Meaning Spanish Form English Sense
Pain ¡Ay, me duele! Ouch, it hurts!
Surprise ¡Ay, no te vi! Oh, I didn’t see you!
Worry ¡Ay, qué nervios! Oh, I’m nervous!
Regret ¡Ay, qué pena! Oh, what a shame!
Relief Ay, ya pasó. Oh, it’s over now.

Commas, Hyphens, And Long Vowels

Commas are the safest way to write repeated ay in normal prose: ay, ay, ay. They show three separate cries. Hyphens, as in ay-ay-ay, can fit lyrics, jokes, stage directions, and playful captions. They’re less formal, but still easy to read.

A long vowel changes the effect. Ayyy reads like one long groan, not three separate cries. That can work in a text bubble or a comic panel. In a Spanish quiz, article, caption for a broad audience, or edited script, ¡Ay, ay, ay! is cleaner.

Common Mistakes To Avoid

The biggest mistake is treating ayayay as the only spelling. It’s a sound-based shortcut, not the best default. The second mistake is using hay because it sounds close.

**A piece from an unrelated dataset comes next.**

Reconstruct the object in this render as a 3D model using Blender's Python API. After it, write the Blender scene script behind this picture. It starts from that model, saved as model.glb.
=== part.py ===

Hay means “there is” or “there are,” so it won’t work as a cry.

Watch these patterns before you publish or submit a line:

  • Don’t write hay hay hay for a cry. Use ay, ay, ay.
  • Don’t drop the opening exclamation mark in careful Spanish. Use ¡ when the line is clearly exclamatory.
  • Don’t overdo extra letters in formal text. Ayyyyyyyy belongs in casual writing.
  • Don’t force commas if the phrase is styled as a lyric. Rhythm may call for ay-ay-ay.

A Simple Way To Choose The Right Form

Use ¡Ay, ay, ay! when you want the neat answer. Use ayyy when you want a stretched, casual sound. Use ay-ay-ay when rhythm matters more than classroom-style punctuation. Skip hay unless you mean “there is” or “there are.”

For most posts, captions, translations, and Spanish class lines, the answer is easy: write the word three times, separate it with commas, and add the paired exclamation marks when the tone is strong. That gives you ¡Ay, ay, ay!, the cleanest spelling for the sound many people type as ayayay.